In the same essay, he asks, “Dost thou feel the ease which comes from the living arm, to the heart which is joined to it in the light of the gospel?” And he asks, “Dost thou feel the life and power flowing in upon thee from the free fountain?” The direct experience he’s talking about is a breath, now it’s a touch, and now it’s a taste of water.
What strikes me in these passages is that Penington is not saying, authoritatively, ‘This is what it feels like.’ He’s not telling; he’s asking: “Dost thou feel?” He is suggesting; he is coaching. He is asking, did it feel something like this?
He is directing our attention to what it might feel like. But it is up to us to say. We have to figure it out. We have to feel it; we can’t be told what we should feel.

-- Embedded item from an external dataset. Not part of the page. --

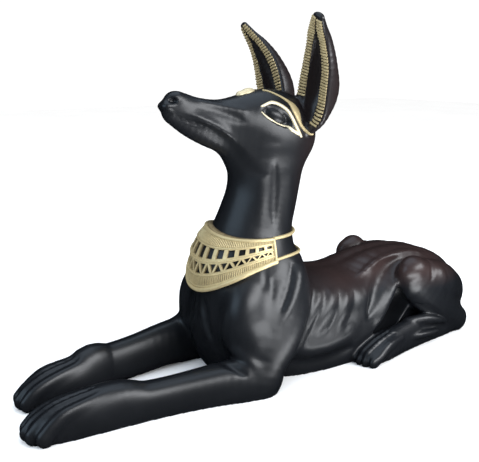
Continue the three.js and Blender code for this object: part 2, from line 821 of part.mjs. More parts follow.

In these suggestions he offers – “Dost thou feel?” – he mentions all of the familiar external senses as what it might feel like internally. It might be something we see, or it might be a voice we hear. It might be a body touch – a nudge that leads us down a path. It might be a lingering smell, or a taste of something refreshing that gives us guidance.
Penington has a language for the external senses, but not really the words that communicate what it might feel like within. Nor really do any of us. So Penington offers a variety of analogies: it might feel like this; it might feel like that, it might feel like this.
Penington is assuring us, with Fox, “this we know experimentally.” We can have direct experience. He is also telling us, the experience may be subtle; we may have to search for it; we may have to quiet ourselves and still ourselves to feel the experience.
Nevertheless, we can do this. This we know experimentally. So, Friends: dost thou feel?